__Brief__:
Transcribe the material below exactly as it appears.

========================

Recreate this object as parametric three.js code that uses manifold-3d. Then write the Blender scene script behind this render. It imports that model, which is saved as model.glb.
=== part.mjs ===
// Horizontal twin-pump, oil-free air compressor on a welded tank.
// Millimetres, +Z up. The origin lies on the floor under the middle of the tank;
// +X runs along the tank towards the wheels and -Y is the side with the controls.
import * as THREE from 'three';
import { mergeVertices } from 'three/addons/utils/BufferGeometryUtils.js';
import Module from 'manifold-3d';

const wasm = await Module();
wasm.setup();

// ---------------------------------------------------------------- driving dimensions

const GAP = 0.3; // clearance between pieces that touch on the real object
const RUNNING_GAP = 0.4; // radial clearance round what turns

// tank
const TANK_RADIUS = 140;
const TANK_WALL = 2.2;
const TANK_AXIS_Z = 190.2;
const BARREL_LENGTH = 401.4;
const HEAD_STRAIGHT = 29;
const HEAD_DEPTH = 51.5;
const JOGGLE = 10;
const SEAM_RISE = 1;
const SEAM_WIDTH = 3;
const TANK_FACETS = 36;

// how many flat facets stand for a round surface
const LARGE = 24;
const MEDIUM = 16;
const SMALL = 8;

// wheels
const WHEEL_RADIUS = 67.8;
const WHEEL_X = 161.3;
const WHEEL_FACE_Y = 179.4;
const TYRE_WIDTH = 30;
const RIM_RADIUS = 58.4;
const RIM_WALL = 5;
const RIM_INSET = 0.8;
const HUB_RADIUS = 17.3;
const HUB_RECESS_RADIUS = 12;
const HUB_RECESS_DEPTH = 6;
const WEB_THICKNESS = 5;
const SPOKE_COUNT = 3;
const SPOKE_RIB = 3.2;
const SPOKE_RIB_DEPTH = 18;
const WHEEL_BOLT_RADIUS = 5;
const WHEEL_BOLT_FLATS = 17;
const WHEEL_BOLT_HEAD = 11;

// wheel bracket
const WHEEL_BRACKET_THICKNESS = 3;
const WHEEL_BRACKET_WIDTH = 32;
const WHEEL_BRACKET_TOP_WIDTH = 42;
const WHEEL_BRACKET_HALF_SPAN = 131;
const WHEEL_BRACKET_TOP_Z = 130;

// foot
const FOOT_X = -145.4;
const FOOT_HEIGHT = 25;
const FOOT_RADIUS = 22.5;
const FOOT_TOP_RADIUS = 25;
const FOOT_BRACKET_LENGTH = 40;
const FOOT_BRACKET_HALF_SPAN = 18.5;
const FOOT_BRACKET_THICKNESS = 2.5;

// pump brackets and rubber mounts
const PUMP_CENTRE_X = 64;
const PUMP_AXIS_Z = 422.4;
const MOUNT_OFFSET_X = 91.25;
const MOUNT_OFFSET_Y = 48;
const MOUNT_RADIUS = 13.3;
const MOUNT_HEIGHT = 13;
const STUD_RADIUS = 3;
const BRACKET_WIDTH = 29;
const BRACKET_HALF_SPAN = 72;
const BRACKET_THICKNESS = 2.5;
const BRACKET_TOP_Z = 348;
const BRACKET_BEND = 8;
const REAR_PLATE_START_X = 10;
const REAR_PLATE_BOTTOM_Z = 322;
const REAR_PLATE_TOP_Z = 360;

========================

__Task result__:
Recreate this object as parametric three.js code that uses manifold-3d. Then write the Blender scene script behind this render. It imports that model, which is saved as model.glb.
=== part.mjs ===
// Horizontal twin-pump, oil-free air compressor on a welded tank.
// Millimetres, +Z up. The origin lies on the floor under the middle of the tank;
// +X runs along the tank towards the wheels and -Y is the side with the controls.
import * as THREE from 'three';
import { mergeVertices } from 'three/addons/utils/BufferGeometryUtils.js';
import Module from 'manifold-3d';

const wasm = await Module();
wasm.setup();

// ---------------------------------------------------------------- driving dimensions

const GAP = 0.3; // clearance between pieces that touch on the real object
const RUNNING_GAP = 0.4; // radial clearance round what turns

// tank
const TANK_RADIUS = 140;
const TANK_WALL = 2.2;
const TANK_AXIS_Z = 190.2;
const BARREL_LENGTH = 401.4;
const HEAD_STRAIGHT = 29;
const HEAD_DEPTH = 51.5;
const JOGGLE = 10;
const SEAM_RISE = 1;
const SEAM_WIDTH = 3;
const TANK_FACETS = 36;

// how many flat facets stand for a round surface
const LARGE = 24;
const MEDIUM = 16;
const SMALL = 8;

// wheels
const WHEEL_RADIUS = 67.8;
const WHEEL_X = 161.3;
const WHEEL_FACE_Y = 179.4;
const TYRE_WIDTH = 30;
const RIM_RADIUS = 58.4;
const RIM_WALL = 5;
const RIM_INSET = 0.8;
const HUB_RADIUS = 17.3;
const HUB_RECESS_RADIUS = 12;
const HUB_RECESS_DEPTH = 6;
const WEB_THICKNESS = 5;
const SPOKE_COUNT = 3;
const SPOKE_RIB = 3.2;
const SPOKE_RIB_DEPTH = 18;
const WHEEL_BOLT_RADIUS = 5;
const WHEEL_BOLT_FLATS = 17;
const WHEEL_BOLT_HEAD = 11;

// wheel bracket
const WHEEL_BRACKET_THICKNESS = 3;
const WHEEL_BRACKET_WIDTH = 32;
const WHEEL_BRACKET_TOP_WIDTH = 42;
const WHEEL_BRACKET_HALF_SPAN = 131;
const WHEEL_BRACKET_TOP_Z = 130;

// foot
const FOOT_X = -145.4;
const FOOT_HEIGHT = 25;
const FOOT_RADIUS = 22.5;
const FOOT_TOP_RADIUS = 25;
const FOOT_BRACKET_LENGTH = 40;
const FOOT_BRACKET_HALF_SPAN = 18.5;
const FOOT_BRACKET_THICKNESS = 2.5;

// pump brackets and rubber mounts
const PUMP_CENTRE_X = 64;
const PUMP_AXIS_Z = 422.4;
const MOUNT_OFFSET_X = 91.25;
const MOUNT_OFFSET_Y = 48;
const MOUNT_RADIUS = 13.3;
const MOUNT_HEIGHT = 13;
const STUD_RADIUS = 3;
const BRACKET_WIDTH = 29;
const BRACKET_HALF_SPAN = 72;
const BRACKET_THICKNESS = 2.5;
const BRACKET_TOP_Z = 348;
const BRACKET_BEND = 8;
const REAR_PLATE_START_X = 10;
const REAR_PLATE_BOTTOM_Z = 322;
const REAR_PLATE_TOP_Z = 360;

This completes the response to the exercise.